This amazing eagle eye camera will blow your mind
02-15-2017

This amazing eagle eye camera will blow your mind

If someone has amazing vision, we nickname them Eagle Eye. High-flying predators such as the eagle have become synonymous with sharp eyesight that allows them to center in on prey before they swoop in for the kill. For the eagle, killer vision is a matter of survival.

What if we were able to create a camera with eagle-eye imaging – and one that’s as small as a penny, to boot? It’s no longer a “what if,” as scientists have already done it.

Introducing the amazingly tiny 3-D printed camera! It’s so tiny, in fact, that it’s actually printed onto a minuscule chip.  It’s the first time 3-D printing has been used to create a complex imaging system on a chip.
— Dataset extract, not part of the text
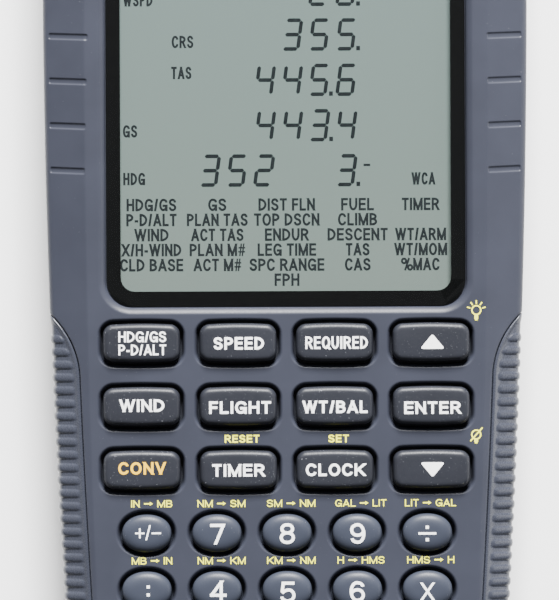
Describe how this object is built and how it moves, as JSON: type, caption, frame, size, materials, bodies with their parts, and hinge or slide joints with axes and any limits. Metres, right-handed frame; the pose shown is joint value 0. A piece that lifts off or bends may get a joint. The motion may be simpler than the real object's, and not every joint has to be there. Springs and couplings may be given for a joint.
{
  "type": "electronic flight computer",
  "caption": "Hand-held electronic flight computer with a large display, wide function keys, oval number keys, ribbed side grips and a sliding battery door.",
  "frame": {"origin": "centre of the flat back, on the surface it lies on", "axes": "+Z out of the keypad face, +Y towards the display end, +X to the user's right"},
  "size_m": [0.0828, 0.17, 0.0214],
  "materials": {
    "case_front": "satin",
    "case_back": "satin",
    "grip": "semi-matte",
    "lens": "polished",
    "adhesive": "matte",
    "lcd": "matte polariser",
    "diffuser": "matte",
    "inner_black": "matte",
    "connector_rubber": "matte",
    "mat_rubber": "matte",
    "circuit_board": "solder mask",
    "chip": "matte",
    "tin": "satin",
    "capacitor_sleeve": "satin",
    "cell_jacket": "glossy wrap",
    "nickel": "nickel plated",
    "screw_steel": "zinc plated",
    "function_key": "fine matte",
    "number_key": "semi-matte"
  },
  "bodies": {
    "housing": {"front_case": "case_front", "rear_case": "case_back", "left_grip": "grip", "right_grip": "grip", "display_lens": "lens", "lens_adhesive": "adhesive", "lcd_panel": "lcd", "backlight_panel": "diffuser", "display_frame": "inner_black", "lcd_connector_strips": "connector_rubber", "key_mat": "mat_rubber", "contact_pills": "mat_rubber", "main_board": "circuit_board", "processor": "chip", "crystal": "tin", "capacitors": "capacitor_sleeve", "buzzer": "inner_black", "battery_cell_1": "cell_jacket", "battery_cell_2": "cell_jacket", "battery_cell_3": "cell_jacket", "battery_cell_4": "cell_jacket", "battery_contact_plates": "nickel", "battery_contact_springs": "nickel", "case_screws": "screw_steel", "board_screws": "screw_steel"},
    "door": {"battery_door": "case_back"},
    "cap_heading": {"key_heading": "function_key"},
    "cap_speed": {"key_speed": "function_key"},
    "cap_required": {"key_required": "function_key"},
    "cap_up": {"key_up": "function_key"},
    "cap_wind": {"key_wind": "function_key"},
    "cap_flight": {"key_flight": "function_key"},
    "cap_balance": {"key_balance": "function_key"},
    "cap_enter": {"key_enter": "function_key"},
    "cap_convert": {"key_convert": "function_key"},
    "cap_timer": {"key_timer": "function_key"},
    "cap_clock": {"key_clock": "function_key"},
    "cap_down": {"key_down": "function_key"},
    "cap_sign": {"key_sign": "number_key"},
    "cap_7": {"key_7": "number_key"},
    "cap_8": {"key_8": "number_key"},
    "cap_9": {"key_9": "number_key"},
    "cap_divide": {"key_divide": "number_key"},
    "cap_colon": {"key_colon": "number_key"},
    "cap_4": {"key_4": "number_key"},
    "cap_5": {"key_5": "number_key"},
    "cap_6": {"key_6": "number_key"},
    "cap_multiply": {"key_multiply": "number_key"},
    "cap_clear": {"key_clear": "number_key"},
    "cap_1": {"key_1": "number_key"},
    "cap_2": {"key_2": "number_key"},
    "cap_3": {"key_3": "number_key"},
    "cap_minus": {"key_minus": "number_key"},
    "cap_power": {"key_power": "number_key"},
    "cap_0": {"key_0": "number_key"},
    "cap_point": {"key_point": "number_key"},
    "cap_equals": {"key_equals": "number_key"},
    "cap_plus": {"key_plus": "number_key"}
  },
  "joints": [
    {"name": "battery_door_slide", "type": "slide", "parent": "housing", "child": "door", "axis": [0, -1, 0], "range_m": [0, 0.062]},
    {"name": "key_heading_press", "type": "slide", "parent": "housing", "child": "cap_heading", "axis": [0, 0, -1], "range_m": [0, 0.001], "stiffness_N_per_m": 600, "springref_m": -0.0008, "deforming": ["key_mat"]},
    {"name": "key_speed_press", "type": "slide", "parent": "housing", "child": "cap_speed", "axis": [0, 0, -1], "range_m": [0, 0.001], "stiffness_N_per_m": 600, "springref_m": -0.0008},
    {"name": "key_required_press", "type": "slide", "parent": "housing", "child": "cap_required", "axis": [0, 0, -1], "range_m": [0, 0.001], "stiffness_N_per_m": 600, "springref_m": -0.0008},
    {"name": "key_up_press", "type": "slide", "parent": "housing", "child": "cap_up", "axis": [0, 0, -1], "range_m": [0, 0.001], "stiffness_N_per_m": 600, "springref_m": -0.0008},
    {"name": "key_wind_press", "type": "slide", "parent": "housing", "child": "cap_wind", "axis": [0, 0, -1], "range_m": [0, 0.001], "stiffness_N_per_m": 600, "springref_m": -0.0008},
    {"name": "key_flight_press", "type": "slide", "parent": "housing", "child": "cap_flight", "axis": [0, 0, -1], "range_m": [0, 0.001], "stiffness_N_per_m": 600, "springref_m": -0.0008},
    {"name": "key_balance_press", "type": "slide", "parent": "housing", "child": "cap_balance", "axis": [0, 0, -1], "range_m": [0, 0.001], "stiffness_N_per_m": 600, "springref_m": -0.0008},
    {"name": "key_enter_press", "type": "slide", "parent": "housing", "child": "cap_enter", "axis": [0, 0, -1], "range_m": [0, 0.001], "stiffness_N_per_m": 600, "springref_m": -0.0008},
    {"name": "key_convert_press", "type": "slide", "parent": "housing", "child": "cap_convert", "axis": [0, 0, -1], "range_m": [0, 0.001], "stiffness_N_per_m": 600, "springref_m": -0.0008},
    {"name": "key_timer_press", "type": "slide", "parent": "housing", "child": "cap_timer", "axis": [0, 0, -1], "range_m": [0, 0.001], "stiffness_N_per_m": 600, "springref_m": -0.0008},
    {"name": "key_clock_press", "type": "slide", "parent": "housing", "child": "cap_clock", "axis": [0, 0, -1], "range_m": [0, 0.001], "stiffness_N_per_m": 600, "springref_m": -0.0008},
    {"name": "key_down_press", "type": "slide", "parent": "housing", "child": "cap_down", "axis": [0, 0, -1], "range_m": [0, 0.001], "stiffness_N_per_m": 600, "springref_m": -0.0008},
    {"name": "key_sign_press", "type": "slide", "parent": "housing", "child": "cap_sign", "axis": [0, 0, -1], "range_m": [0, 0.001], "stiffness_N_per_m": 600, "springref_m": -0.0008},
    {"name": "key_7_press", "type": "slide", "parent": "housing", "child": "cap_7", "axis": [0, 0, -1], "range_m": [0, 0.001], "stiffness_N_per_m": 600, "springref_m": -0.0008},
    {"name": "key_8_press", "type": "slide", "parent": "housing", "child": "cap_8", "axis": [0, 0, -1], "range_m": [0, 0.001], "stiffness_N_per_m": 600, "springref_m": -0.0008},
    {"name": "key_9_press", "type": "slide", "parent": "housing", "child": "cap_9", "axis": [0, 0, -1], "range_m": [0, 0.001], "stiffness_N_per_m": 600, "springref_m": -0.0008},
    {"name": "key_divide_press", "type": "slide", "parent": "housing", "child": "cap_divide", "axis": [0, 0, -1], "range_m": [0, 0.001], "stiffness_N_per_m": 600, "springref_m": -0.0008},
    {"name": "key_colon_press", "type": "slide", "parent": "housing", "child": "cap_colon", "axis": [0, 0, -1], "range_m": [0, 0.001], "stiffness_N_per_m": 600, "springref_m": -0.0008},
    {"name": "key_4_press", "type": "slide", "parent": "housing", "child": "cap_4", "axis": [0, 0, -1], "range_m": [0, 0.001], "stiffness_N_per_m": 600, "springref_m": -0.0008},
    {"name": "key_5_press", "type": "slide", "parent": "housing", "child": "cap_5", "axis": [0, 0, -1], "range_m": [0, 0.001], "stiffness_N_per_m": 600, "springref_m": -0.0008},
    {"name": "key_6_press", "type": "slide", "parent": "housing", "child": "cap_6", "axis": [0, 0, -1], "range_m": [0, 0.001], "stiffness_N_per_m": 600, "springref_m": -0.0008},
    {"name": "key_multiply_press", "type": "slide", "parent": "housing", "child": "cap_multiply", "axis": [0, 0, -1], "range_m": [0, 0.001], "stiffness_N_per_m": 600, "springref_m": -0.0008},
    {"name": "key_clear_press", "type": "slide", "parent": "housing", "child": "cap_clear", "axis": [0, 0, -1], "range_m": [0, 0.001], "stiffness_N_per_m": 600, "springref_m": -0.0008},
    {"name": "key_1_press", "type": "slide", "parent": "housing", "child": "cap_1", "axis": [0, 0, -1], "range_m": [0, 0.001], "stiffness_N_per_m": 600, "springref_m": -0.0008},
    {"name": "key_2_press", "type": "slide", "parent": "housing", "child": "cap_2", "axis": [0, 0, -1], "range_m": [0, 0.001], "stiffness_N_per_m": 600, "springref_m": -0.0008},
    {"name": "key_3_press", "type": "slide", "parent": "housing", "child": "cap_3", "axis": [0, 0, -1], "range_m": [0, 0.001], "stiffness_N_per_m": 600, "springref_m": -0.0008},
    {"name": "key_minus_press", "type": "slide", "parent": "housing", "child": "cap_minus", "axis": [0, 0, -1], "range_m": [0, 0.001], "stiffness_N_per_m": 600, "springref_m": -0.0008},
    {"name": "key_power_press", "type": "slide", "parent": "housing", "child": "cap_power", "axis": [0, 0, -1], "range_m": [0, 0.001], "stiffness_N_per_m": 600, "springref_m": -0.0008},
    {"name": "key_0_press", "type": "slide", "parent": "housing", "child": "cap_0", "axis": [0, 0, -1], "range_m": [0, 0.001], "stiffness_N_per_m": 600, "springref_m": -0.0008},
    {"name": "key_point_press", "type": "slide", "parent": "housing", "child": "cap_point", "axis": [0, 0, -1], "range_m": [0, 0.001], "stiffness_N_per_m": 600, "springref_m": -0.0008},
    {"name": "key_equals_press", "type": "slide", "parent": "housing", "child": "cap_equals", "axis": [0, 0, -1], "range_m": [0, 0.001], "stiffness_N_per_m": 600, "springref_m": -0.0008},
    {"name": "key_plus_press", "type": "slide", "parent": "housing", "child": "cap_plus", "axis": [0, 0, -1], "range_m": [0, 0.001], "stiffness_N_per_m": 600, "springref_m": -0.0008}
  ]
}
The camera, which could fit on a fingertip, has a 3-D printed lens.

How would anyone use such a teensy camera? Well, yes, you could probably ask to have it surgically implanted in your eyeball and go around recording everyone like some kind of android James Bond, but realistically, it was created for less creepy purposes. Designers of the camera intend for it to be used for endoscopy procedures, optical sensors, and surveillance drones.

(Yes, the last one is a bit James Bond-y. However, it’s not as creepy as the bionic eye camera suggestion.)

The thing that makes this eagle eye camera better than those currently available is (in addition to its awesomely tiny size) is that it uses “forveated imaging.” This is named after the fovea area inside the eye. It allows us to focus on details in a central area when we look at around, as we don’t typically need equal focus across our entire field of vision.

The camera created by Simon Thiele and his team at the University of Stuttgart has four different printed lenses that have focal lengths ranging from 20 degrees to 70 degrees. When images taken by the lenses are combined, they create a “foveated image” with high-resolution detail in the center. An article describing the new camera was published in the journal Science Advances.

While this technology won’t change the way we take selfies anytime soon, it will be a real help in the medical and security communities.